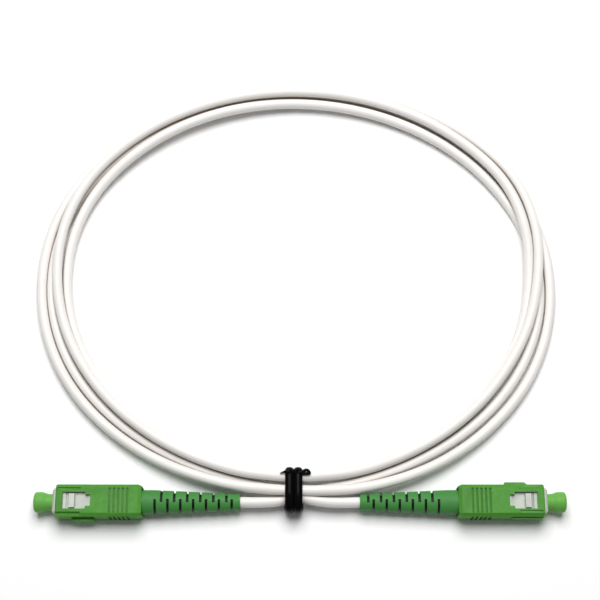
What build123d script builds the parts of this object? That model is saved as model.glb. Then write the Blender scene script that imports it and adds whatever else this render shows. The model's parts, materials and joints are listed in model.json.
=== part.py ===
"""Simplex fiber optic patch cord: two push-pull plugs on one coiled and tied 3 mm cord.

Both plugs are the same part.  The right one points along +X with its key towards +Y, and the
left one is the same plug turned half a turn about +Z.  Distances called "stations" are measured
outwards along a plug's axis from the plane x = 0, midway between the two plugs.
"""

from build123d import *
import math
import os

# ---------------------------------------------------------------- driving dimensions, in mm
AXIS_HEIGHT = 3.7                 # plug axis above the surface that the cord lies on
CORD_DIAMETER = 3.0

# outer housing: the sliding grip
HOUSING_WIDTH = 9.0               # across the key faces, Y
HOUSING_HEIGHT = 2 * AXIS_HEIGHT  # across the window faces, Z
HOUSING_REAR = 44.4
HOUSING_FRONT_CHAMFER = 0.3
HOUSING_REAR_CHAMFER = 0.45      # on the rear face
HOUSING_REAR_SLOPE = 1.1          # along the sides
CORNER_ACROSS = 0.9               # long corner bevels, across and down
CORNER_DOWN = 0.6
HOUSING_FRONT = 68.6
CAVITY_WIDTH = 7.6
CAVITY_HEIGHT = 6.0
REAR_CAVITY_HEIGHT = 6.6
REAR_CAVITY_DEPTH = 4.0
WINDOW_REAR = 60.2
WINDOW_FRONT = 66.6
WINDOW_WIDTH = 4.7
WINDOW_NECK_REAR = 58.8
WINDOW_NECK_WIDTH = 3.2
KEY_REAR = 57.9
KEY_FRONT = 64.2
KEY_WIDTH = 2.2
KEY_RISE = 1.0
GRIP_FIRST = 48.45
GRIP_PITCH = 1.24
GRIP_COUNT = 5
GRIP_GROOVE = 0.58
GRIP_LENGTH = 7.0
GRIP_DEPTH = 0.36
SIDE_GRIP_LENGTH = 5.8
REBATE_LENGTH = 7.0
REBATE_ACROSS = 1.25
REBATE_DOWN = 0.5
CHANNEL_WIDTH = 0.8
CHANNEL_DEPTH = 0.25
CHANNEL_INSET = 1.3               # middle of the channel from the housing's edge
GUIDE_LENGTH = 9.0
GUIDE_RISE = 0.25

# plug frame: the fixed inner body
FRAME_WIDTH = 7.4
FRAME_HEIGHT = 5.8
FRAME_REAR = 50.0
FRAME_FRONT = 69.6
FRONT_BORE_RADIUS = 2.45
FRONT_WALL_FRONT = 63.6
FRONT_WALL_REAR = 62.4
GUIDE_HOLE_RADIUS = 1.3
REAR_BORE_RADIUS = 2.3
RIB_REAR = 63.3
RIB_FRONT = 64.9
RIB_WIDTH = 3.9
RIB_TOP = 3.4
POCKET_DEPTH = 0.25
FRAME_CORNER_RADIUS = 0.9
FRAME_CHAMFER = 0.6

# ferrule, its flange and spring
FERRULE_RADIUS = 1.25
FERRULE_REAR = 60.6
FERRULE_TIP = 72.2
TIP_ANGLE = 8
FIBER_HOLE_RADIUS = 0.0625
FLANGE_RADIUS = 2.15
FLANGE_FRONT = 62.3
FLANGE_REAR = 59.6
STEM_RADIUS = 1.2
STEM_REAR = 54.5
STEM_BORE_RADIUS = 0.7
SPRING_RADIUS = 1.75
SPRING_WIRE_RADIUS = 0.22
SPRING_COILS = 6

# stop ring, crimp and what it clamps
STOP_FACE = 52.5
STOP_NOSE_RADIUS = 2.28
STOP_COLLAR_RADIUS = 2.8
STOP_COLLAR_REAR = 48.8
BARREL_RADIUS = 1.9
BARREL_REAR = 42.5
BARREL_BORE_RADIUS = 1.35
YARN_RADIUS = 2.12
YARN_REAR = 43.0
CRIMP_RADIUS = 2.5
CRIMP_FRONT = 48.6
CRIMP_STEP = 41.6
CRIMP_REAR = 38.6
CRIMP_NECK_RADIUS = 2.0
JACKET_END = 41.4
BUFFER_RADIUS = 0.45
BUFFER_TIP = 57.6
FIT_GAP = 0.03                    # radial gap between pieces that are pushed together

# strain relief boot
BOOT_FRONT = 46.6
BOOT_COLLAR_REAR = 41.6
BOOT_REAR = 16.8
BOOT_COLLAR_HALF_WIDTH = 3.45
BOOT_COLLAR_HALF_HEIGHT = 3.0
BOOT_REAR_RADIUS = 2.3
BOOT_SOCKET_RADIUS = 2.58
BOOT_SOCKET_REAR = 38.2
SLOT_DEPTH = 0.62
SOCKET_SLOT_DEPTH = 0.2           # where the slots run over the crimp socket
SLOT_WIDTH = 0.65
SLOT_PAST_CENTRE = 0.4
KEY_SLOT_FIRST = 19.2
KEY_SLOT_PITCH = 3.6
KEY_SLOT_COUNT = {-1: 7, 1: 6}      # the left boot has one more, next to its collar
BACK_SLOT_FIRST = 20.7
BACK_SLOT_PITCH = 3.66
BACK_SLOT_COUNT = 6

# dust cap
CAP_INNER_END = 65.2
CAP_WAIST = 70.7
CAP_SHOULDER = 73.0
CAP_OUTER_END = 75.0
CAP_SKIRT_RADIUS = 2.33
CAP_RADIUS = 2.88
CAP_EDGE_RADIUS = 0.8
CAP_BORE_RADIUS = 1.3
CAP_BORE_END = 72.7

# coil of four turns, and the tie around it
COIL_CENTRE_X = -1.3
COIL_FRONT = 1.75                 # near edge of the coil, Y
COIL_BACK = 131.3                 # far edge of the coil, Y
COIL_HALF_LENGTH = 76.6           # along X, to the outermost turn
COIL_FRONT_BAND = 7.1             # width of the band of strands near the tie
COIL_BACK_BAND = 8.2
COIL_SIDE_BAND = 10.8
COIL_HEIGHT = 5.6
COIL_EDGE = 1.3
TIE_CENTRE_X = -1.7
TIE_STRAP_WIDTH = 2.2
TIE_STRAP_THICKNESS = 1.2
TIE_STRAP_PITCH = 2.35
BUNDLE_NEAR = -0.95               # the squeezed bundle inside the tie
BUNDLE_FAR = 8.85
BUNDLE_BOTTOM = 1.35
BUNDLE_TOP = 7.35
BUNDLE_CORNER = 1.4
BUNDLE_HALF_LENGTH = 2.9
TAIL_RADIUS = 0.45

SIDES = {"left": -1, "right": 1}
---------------
> [WHAT THE EXERCISE ASKS]
Beginning at the top of the data, please return every line until and including the line containing "CORD_DIAMETER = 3.0", copied exactly, and nothing past it.

> [FULL OUTPUT]
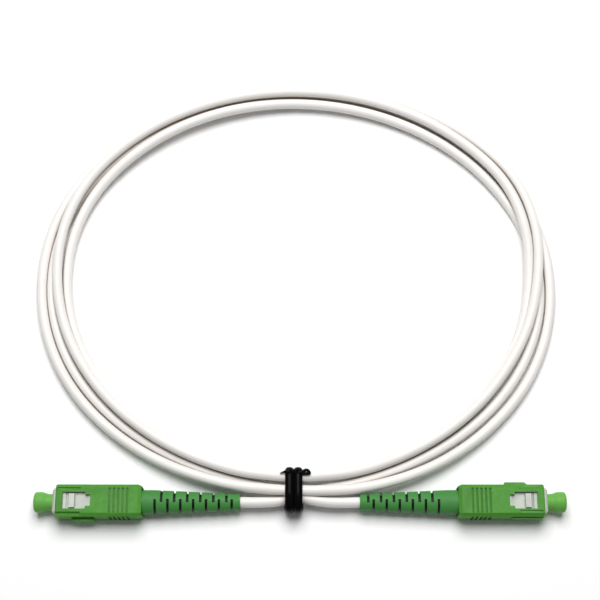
What build123d script builds the parts of this object? That model is saved as model.glb. Then write the Blender scene script that imports it and adds whatever else this render shows. The model's parts, materials and joints are listed in model.json.
=== part.py ===
"""Simplex fiber optic patch cord: two push-pull plugs on one coiled and tied 3 mm cord.

Both plugs are the same part.  The right one points along +X with its key towards +Y, and the
left one is the same plug turned half a turn about +Z.  Distances called "stations" are measured
outwards along a plug's axis from the plane x = 0, midway between the two plugs.
"""

from build123d import *
import math
import os

# ---------------------------------------------------------------- driving dimensions, in mm
AXIS_HEIGHT = 3.7                 # plug axis above the surface that the cord lies on
CORD_DIAMETER = 3.0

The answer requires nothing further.